Only the number is wanted: how many lines in the data contain "Blender"?

»»

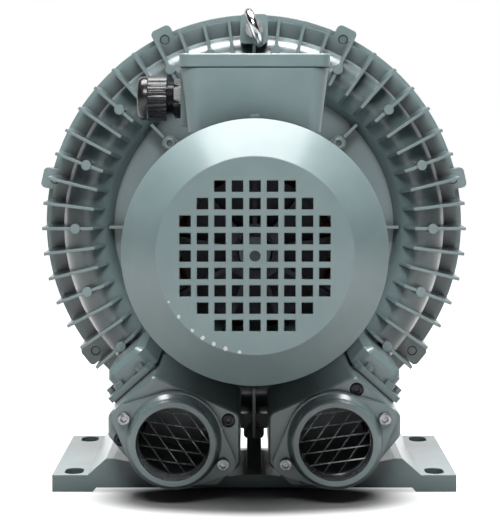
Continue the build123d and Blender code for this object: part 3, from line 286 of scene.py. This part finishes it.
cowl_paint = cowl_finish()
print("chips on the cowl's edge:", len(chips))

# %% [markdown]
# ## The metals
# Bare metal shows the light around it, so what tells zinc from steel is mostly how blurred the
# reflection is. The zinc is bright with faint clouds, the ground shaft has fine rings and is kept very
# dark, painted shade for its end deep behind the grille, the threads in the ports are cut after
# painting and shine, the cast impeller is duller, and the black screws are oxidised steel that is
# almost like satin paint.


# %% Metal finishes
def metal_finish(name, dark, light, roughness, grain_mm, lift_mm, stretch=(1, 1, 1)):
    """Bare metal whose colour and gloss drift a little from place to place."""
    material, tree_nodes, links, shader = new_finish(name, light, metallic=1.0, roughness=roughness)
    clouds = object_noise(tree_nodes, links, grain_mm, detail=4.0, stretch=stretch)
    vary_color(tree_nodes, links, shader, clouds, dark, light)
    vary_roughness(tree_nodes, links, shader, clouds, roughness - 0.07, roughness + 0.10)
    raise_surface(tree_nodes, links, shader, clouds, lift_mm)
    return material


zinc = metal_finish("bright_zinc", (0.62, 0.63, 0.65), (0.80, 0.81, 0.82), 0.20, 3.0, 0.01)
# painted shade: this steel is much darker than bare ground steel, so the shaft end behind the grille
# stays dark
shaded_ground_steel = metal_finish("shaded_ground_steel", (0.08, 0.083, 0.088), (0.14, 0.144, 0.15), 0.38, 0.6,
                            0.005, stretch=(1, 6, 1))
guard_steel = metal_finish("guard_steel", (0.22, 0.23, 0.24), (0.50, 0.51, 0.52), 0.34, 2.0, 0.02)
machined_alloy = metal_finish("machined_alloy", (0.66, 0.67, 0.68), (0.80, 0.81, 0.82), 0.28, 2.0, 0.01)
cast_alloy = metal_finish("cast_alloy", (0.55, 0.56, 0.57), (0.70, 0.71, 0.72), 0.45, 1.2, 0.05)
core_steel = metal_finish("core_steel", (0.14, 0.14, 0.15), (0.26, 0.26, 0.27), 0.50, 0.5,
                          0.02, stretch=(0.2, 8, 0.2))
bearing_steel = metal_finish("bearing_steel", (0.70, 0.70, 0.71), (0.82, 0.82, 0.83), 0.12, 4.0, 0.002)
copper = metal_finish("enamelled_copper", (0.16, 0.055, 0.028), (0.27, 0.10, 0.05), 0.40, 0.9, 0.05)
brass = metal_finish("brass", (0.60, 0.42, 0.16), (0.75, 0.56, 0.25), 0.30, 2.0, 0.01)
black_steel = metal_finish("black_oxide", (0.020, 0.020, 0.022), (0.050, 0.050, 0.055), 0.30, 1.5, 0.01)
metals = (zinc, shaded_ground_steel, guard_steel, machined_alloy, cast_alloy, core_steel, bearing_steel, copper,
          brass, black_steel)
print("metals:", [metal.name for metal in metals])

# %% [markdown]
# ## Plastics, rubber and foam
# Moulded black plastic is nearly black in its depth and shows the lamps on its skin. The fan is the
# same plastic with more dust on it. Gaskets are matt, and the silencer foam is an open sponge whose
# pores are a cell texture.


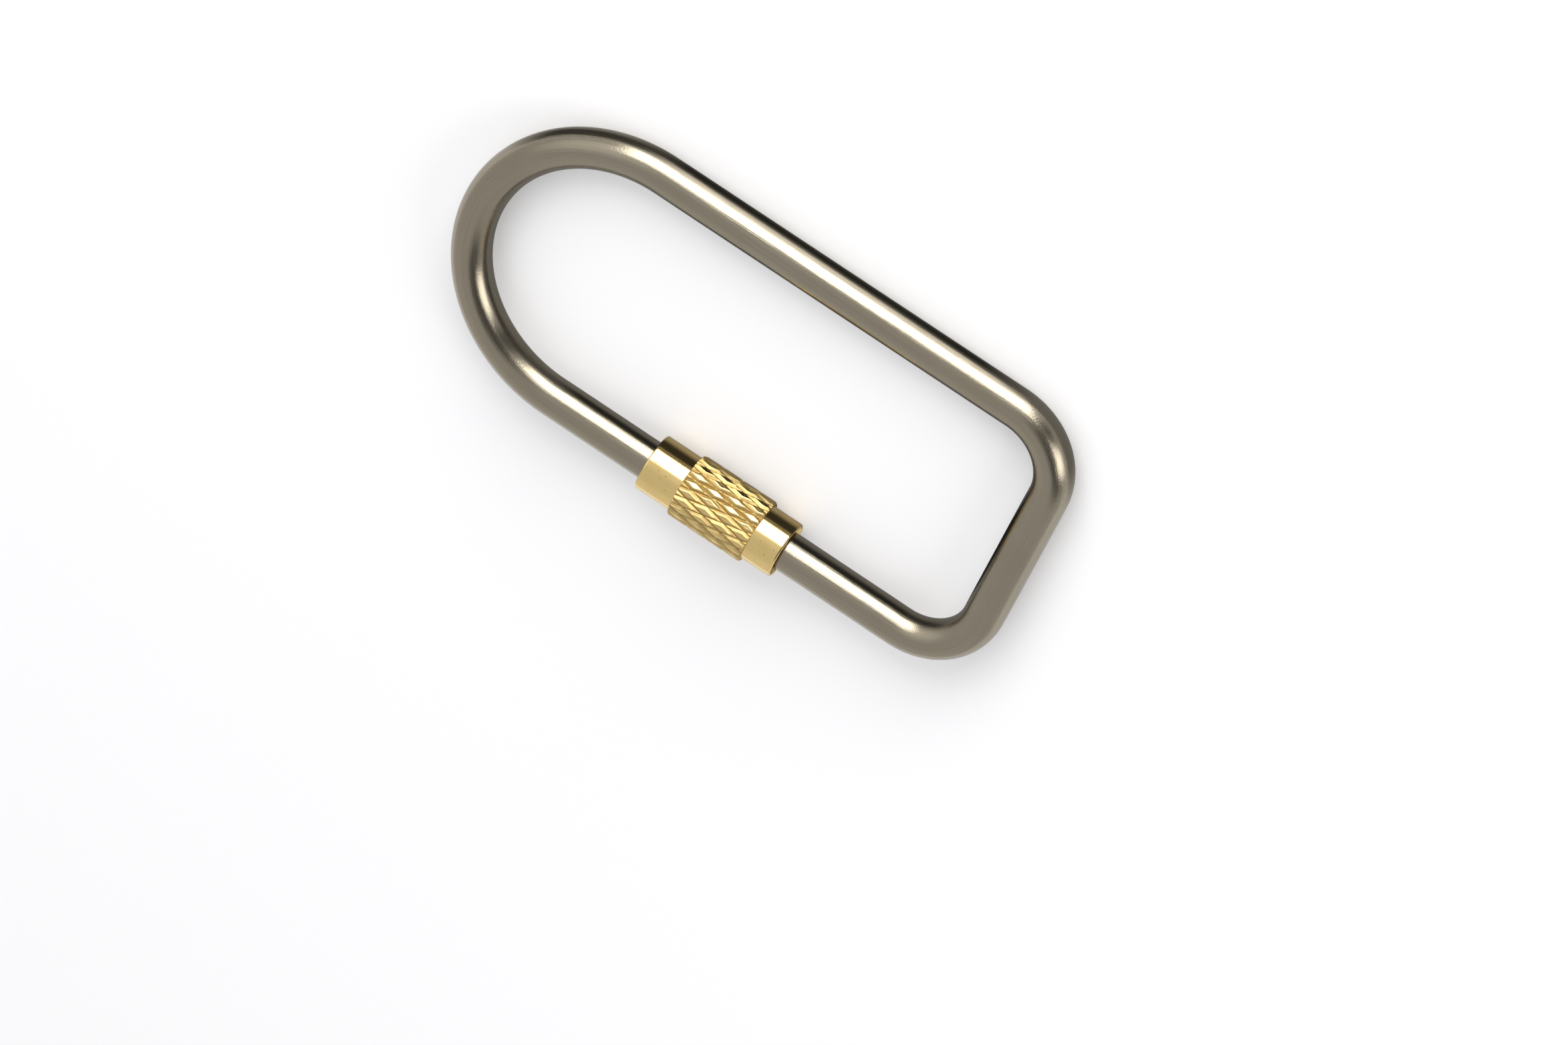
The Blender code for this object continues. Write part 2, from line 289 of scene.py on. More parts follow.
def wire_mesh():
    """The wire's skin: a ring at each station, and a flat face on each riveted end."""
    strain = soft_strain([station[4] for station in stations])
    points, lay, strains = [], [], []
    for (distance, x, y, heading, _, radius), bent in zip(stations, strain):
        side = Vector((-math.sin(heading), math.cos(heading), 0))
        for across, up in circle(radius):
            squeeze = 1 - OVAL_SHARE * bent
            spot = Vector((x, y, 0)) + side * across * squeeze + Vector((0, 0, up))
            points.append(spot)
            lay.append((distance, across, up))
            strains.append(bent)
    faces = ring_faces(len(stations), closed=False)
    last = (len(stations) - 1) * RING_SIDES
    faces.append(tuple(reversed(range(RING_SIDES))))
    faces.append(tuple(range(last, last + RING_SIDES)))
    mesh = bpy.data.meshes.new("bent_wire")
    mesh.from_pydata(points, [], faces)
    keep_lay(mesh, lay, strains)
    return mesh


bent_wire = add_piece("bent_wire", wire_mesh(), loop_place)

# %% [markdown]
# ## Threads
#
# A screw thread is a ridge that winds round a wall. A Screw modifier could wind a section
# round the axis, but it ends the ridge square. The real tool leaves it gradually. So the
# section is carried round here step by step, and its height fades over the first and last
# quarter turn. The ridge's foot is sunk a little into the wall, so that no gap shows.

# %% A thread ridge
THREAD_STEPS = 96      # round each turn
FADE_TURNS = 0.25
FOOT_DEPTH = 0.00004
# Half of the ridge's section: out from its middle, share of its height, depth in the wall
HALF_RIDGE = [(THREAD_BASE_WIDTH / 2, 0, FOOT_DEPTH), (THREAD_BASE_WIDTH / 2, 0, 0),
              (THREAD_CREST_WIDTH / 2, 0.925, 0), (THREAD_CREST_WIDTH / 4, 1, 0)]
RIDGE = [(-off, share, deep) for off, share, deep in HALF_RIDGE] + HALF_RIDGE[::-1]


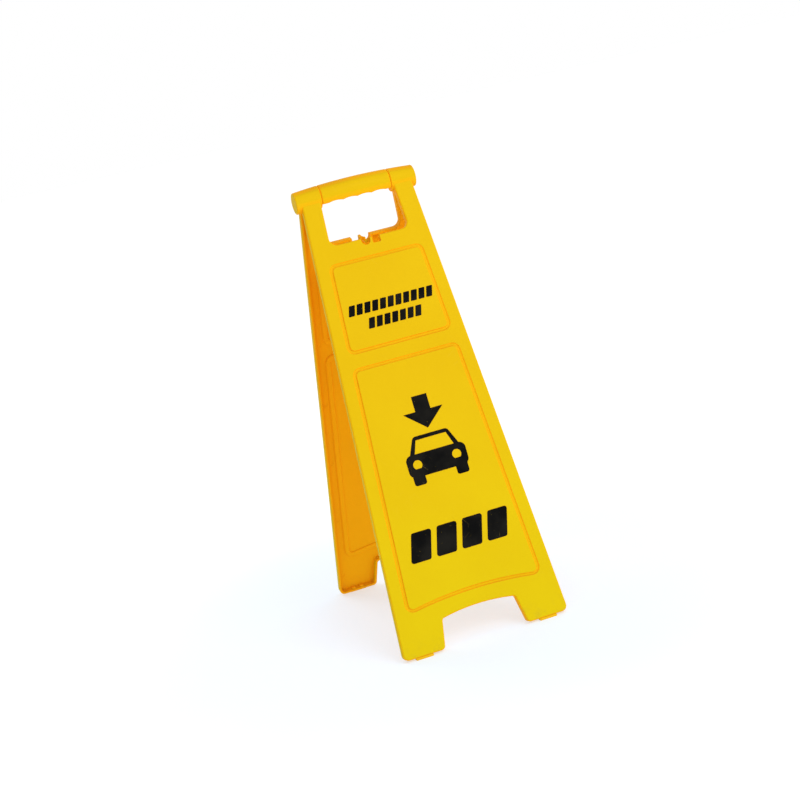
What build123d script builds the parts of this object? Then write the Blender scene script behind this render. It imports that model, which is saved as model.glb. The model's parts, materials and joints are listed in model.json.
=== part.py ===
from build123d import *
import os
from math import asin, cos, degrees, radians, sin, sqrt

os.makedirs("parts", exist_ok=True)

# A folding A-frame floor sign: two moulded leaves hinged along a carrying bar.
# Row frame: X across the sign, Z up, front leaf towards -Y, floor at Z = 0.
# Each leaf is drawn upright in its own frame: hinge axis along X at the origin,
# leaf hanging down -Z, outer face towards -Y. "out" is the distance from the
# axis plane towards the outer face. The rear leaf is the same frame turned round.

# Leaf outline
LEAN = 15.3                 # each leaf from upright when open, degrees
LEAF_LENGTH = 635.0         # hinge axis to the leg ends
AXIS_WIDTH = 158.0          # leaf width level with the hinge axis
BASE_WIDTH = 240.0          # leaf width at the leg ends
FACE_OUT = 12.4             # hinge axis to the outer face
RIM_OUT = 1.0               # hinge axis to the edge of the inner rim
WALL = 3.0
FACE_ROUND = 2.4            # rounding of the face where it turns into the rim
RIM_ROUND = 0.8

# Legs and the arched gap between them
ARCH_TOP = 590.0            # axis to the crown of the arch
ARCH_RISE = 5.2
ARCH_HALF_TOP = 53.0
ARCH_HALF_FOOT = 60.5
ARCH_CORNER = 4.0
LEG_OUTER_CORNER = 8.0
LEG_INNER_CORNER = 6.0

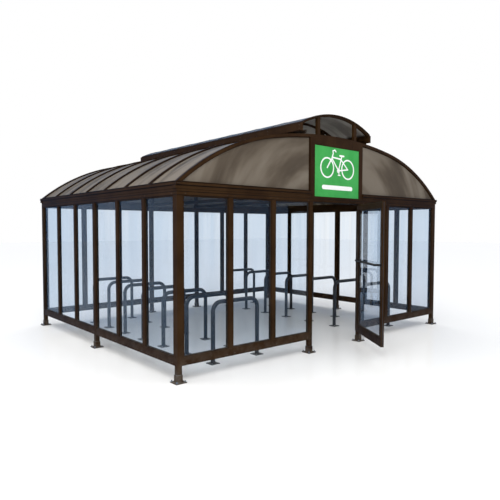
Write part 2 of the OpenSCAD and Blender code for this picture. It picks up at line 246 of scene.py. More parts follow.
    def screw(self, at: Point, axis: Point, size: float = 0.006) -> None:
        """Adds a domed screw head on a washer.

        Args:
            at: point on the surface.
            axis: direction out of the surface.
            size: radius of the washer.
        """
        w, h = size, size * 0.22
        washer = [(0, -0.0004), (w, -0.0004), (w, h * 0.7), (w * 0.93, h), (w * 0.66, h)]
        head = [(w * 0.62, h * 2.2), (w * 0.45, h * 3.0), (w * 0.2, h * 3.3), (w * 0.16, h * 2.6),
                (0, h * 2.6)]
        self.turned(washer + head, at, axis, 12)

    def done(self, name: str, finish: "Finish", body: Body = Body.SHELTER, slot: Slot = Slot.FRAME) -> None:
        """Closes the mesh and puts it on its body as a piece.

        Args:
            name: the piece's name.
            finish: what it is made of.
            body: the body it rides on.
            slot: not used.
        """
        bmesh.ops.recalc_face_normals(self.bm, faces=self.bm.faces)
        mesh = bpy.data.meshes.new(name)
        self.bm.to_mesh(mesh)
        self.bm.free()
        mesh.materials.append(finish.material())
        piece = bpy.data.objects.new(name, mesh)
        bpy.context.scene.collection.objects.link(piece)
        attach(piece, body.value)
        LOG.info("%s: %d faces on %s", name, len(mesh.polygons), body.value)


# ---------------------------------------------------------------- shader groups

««

--- ANSWER IN FULL ---
4